**Record excerpts:**
* * * * *

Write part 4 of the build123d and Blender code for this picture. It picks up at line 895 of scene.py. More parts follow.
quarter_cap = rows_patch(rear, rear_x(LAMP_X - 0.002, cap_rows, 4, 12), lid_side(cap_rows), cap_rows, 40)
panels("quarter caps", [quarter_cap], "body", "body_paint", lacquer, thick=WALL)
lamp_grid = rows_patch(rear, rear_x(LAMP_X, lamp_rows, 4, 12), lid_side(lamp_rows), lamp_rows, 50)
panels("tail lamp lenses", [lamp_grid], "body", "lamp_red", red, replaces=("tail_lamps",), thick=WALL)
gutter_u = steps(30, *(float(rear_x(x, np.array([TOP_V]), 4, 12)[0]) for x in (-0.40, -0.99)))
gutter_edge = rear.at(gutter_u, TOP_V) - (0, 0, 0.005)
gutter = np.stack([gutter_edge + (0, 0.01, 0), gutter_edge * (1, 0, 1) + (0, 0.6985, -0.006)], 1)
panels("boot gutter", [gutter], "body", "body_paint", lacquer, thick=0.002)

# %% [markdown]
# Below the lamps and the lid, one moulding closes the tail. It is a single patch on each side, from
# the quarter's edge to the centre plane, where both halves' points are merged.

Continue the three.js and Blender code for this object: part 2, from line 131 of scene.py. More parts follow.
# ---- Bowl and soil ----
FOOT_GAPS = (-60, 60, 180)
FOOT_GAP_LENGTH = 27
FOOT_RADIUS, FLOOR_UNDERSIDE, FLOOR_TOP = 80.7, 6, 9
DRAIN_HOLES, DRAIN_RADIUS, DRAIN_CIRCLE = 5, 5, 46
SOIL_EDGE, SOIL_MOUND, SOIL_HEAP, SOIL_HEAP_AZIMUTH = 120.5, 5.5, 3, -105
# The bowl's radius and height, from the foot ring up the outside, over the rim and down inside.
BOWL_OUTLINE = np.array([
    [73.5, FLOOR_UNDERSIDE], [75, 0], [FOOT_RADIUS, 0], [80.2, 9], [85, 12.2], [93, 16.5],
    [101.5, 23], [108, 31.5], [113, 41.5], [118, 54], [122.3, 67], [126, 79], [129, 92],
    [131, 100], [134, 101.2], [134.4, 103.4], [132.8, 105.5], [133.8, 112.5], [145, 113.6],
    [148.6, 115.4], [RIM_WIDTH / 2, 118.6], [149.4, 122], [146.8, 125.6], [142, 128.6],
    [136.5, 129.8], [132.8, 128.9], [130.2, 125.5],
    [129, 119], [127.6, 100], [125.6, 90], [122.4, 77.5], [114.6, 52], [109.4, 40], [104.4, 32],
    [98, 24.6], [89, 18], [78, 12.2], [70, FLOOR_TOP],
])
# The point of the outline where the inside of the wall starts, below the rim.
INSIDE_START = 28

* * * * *

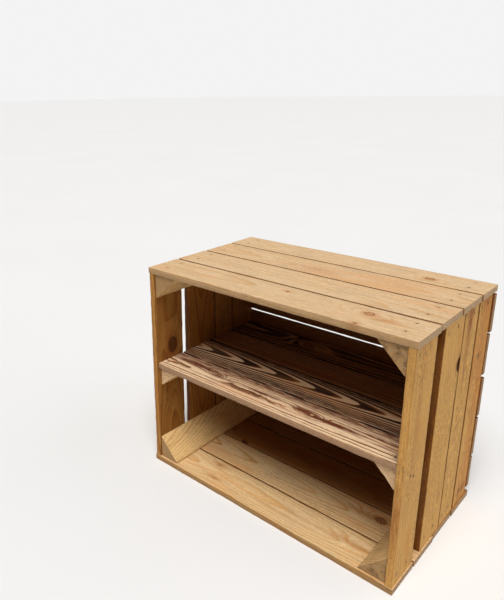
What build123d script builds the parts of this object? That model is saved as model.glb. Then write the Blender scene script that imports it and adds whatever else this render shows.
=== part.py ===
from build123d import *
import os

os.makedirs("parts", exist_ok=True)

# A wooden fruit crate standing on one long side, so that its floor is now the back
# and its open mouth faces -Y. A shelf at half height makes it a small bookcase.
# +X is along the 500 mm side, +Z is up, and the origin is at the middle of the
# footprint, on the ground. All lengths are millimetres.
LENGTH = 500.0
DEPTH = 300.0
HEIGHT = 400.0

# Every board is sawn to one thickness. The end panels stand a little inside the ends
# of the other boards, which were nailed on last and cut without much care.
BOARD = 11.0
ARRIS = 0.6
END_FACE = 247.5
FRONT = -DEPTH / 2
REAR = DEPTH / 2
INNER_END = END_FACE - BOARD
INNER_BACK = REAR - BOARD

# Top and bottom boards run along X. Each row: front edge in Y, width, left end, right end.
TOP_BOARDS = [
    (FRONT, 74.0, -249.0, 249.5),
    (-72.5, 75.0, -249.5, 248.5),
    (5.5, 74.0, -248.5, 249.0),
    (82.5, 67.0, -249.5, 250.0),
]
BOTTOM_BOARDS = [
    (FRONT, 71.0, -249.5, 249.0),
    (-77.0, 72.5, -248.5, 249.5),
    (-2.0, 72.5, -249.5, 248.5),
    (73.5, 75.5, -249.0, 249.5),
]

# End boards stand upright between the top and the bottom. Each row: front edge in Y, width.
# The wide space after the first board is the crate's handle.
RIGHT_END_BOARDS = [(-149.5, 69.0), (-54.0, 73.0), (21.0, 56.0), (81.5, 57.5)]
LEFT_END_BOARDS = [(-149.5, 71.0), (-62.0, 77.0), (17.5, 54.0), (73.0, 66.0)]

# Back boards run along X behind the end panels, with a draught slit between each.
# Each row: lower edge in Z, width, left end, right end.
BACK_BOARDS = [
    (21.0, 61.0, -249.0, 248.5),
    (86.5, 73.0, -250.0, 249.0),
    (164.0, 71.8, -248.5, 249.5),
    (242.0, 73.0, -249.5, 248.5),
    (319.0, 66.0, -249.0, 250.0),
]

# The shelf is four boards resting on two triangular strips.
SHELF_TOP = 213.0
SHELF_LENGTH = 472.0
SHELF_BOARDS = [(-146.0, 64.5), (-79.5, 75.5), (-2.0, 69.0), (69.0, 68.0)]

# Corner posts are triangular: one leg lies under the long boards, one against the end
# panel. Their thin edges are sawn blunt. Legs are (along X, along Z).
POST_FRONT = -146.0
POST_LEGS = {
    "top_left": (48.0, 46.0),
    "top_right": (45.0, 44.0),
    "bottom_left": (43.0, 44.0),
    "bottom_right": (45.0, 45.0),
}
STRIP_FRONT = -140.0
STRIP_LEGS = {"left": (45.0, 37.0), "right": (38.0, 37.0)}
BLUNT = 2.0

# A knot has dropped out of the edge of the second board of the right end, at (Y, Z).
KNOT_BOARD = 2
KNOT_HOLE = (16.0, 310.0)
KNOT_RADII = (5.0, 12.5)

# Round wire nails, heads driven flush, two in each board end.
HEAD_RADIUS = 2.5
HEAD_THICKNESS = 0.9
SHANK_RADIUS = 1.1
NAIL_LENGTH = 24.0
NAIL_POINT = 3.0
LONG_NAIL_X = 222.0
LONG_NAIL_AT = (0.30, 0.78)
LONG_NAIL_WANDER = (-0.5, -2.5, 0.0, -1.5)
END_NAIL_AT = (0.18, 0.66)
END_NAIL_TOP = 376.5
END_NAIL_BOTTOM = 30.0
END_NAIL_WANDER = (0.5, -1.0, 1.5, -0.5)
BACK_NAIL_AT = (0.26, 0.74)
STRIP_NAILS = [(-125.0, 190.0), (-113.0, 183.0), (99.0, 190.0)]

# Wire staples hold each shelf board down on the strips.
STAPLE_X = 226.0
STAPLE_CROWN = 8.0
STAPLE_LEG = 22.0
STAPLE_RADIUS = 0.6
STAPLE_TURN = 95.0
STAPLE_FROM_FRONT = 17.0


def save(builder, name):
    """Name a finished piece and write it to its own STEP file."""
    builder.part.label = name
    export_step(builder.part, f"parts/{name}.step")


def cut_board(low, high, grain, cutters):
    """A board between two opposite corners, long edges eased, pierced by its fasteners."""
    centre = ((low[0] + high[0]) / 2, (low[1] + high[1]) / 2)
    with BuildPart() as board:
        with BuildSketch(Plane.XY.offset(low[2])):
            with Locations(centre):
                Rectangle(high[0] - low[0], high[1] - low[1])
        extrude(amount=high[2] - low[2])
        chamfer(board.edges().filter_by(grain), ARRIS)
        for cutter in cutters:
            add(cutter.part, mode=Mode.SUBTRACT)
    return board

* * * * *

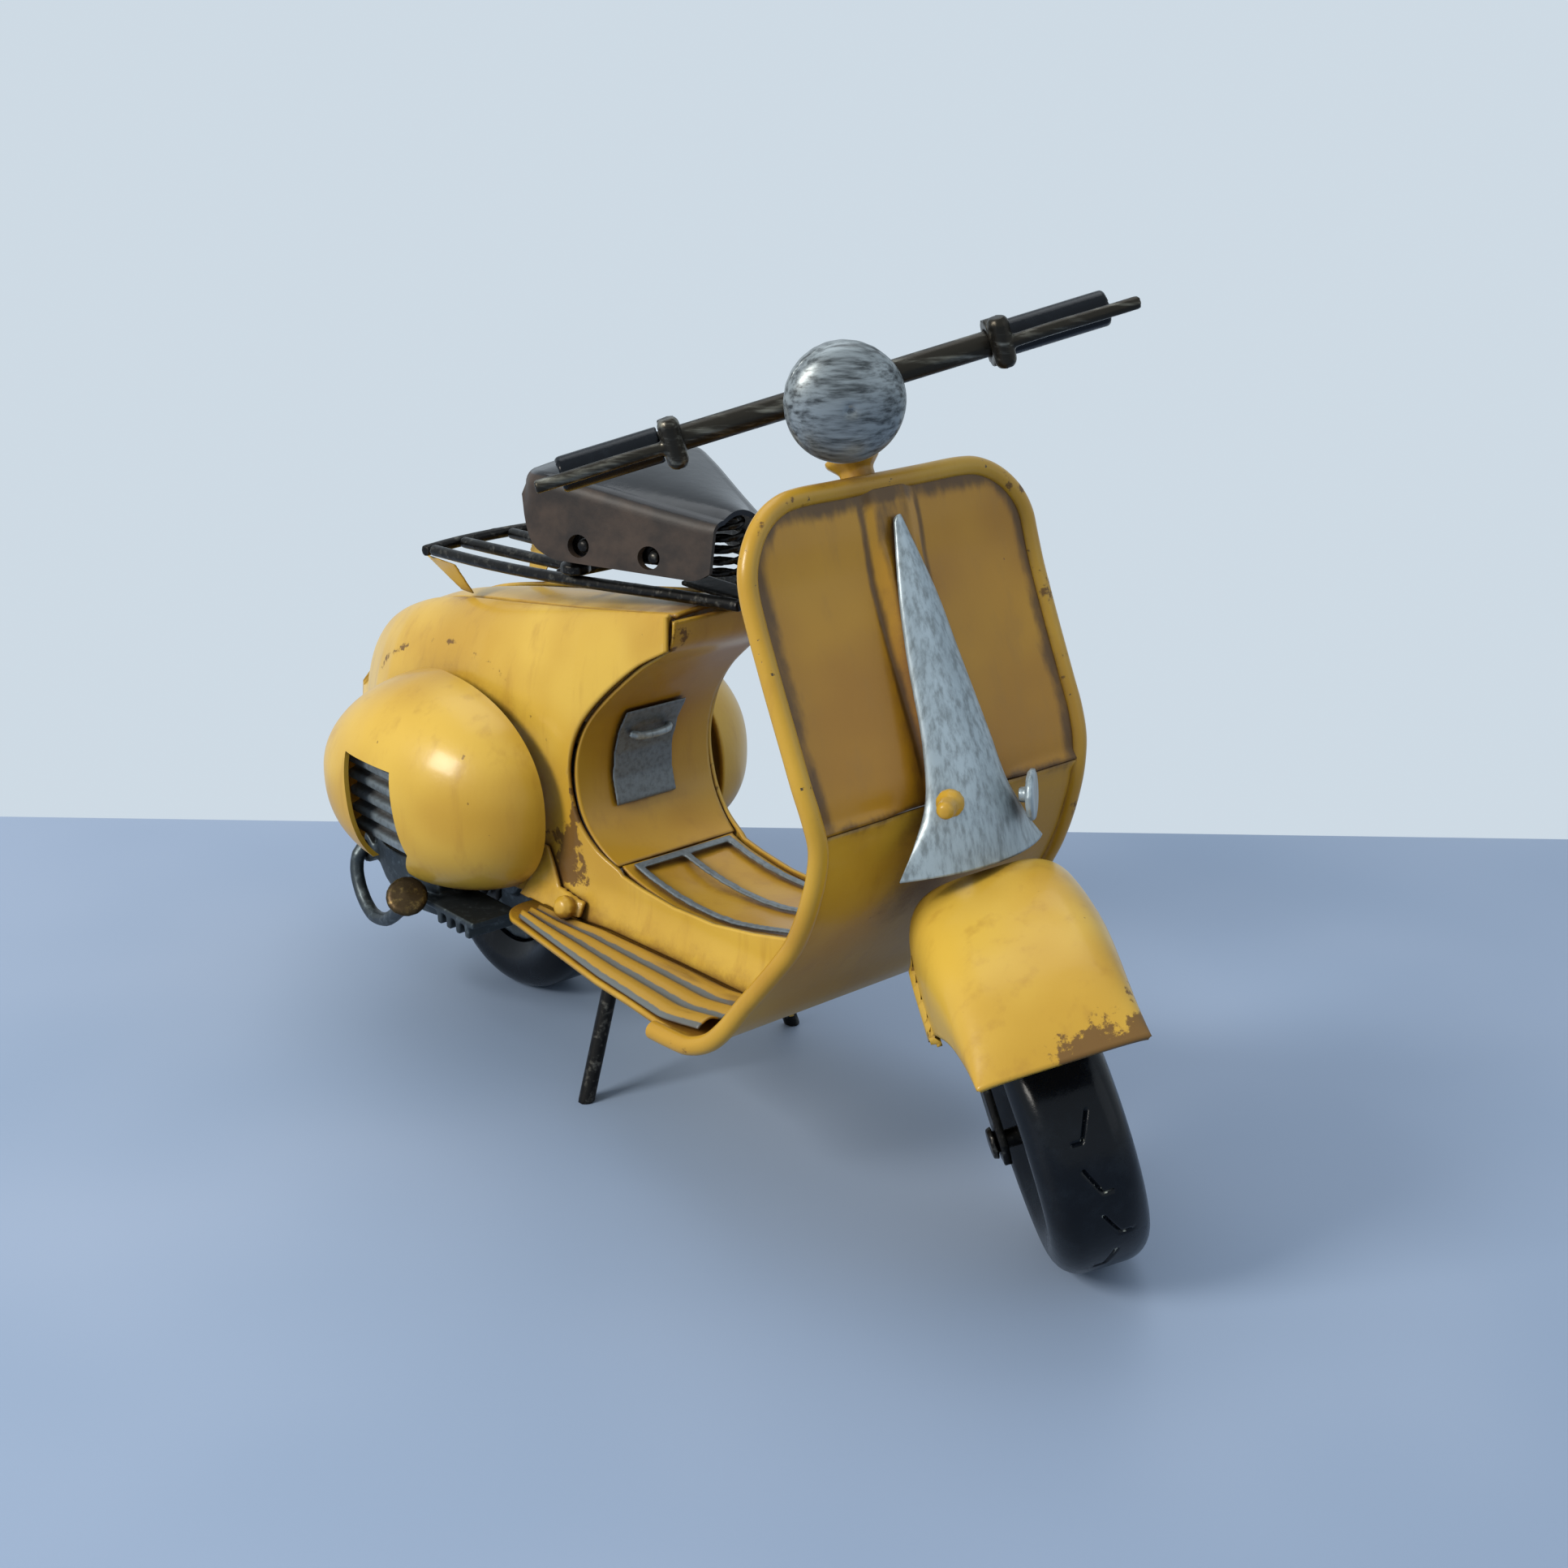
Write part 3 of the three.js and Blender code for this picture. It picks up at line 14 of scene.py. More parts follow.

* * * * *

**Exercise details:**
Reproduce, without alteration, solely the lines beginning at the line that includes "What build123d script" and ending at the line that includes "HEIGHT = 400.0", both lines included.

**Full response:**
What build123d script builds the parts of this object? That model is saved as model.glb. Then write the Blender scene script that imports it and adds whatever else this render shows.
=== part.py ===
from build123d import *
import os

os.makedirs("parts", exist_ok=True)

# A wooden fruit crate standing on one long side, so that its floor is now the back
# and its open mouth faces -Y. A shelf at half height makes it a small bookcase.
# +X is along the 500 mm side, +Z is up, and the origin is at the middle of the
# footprint, on the ground. All lengths are millimetres.
LENGTH = 500.0
DEPTH = 300.0
HEIGHT = 400.0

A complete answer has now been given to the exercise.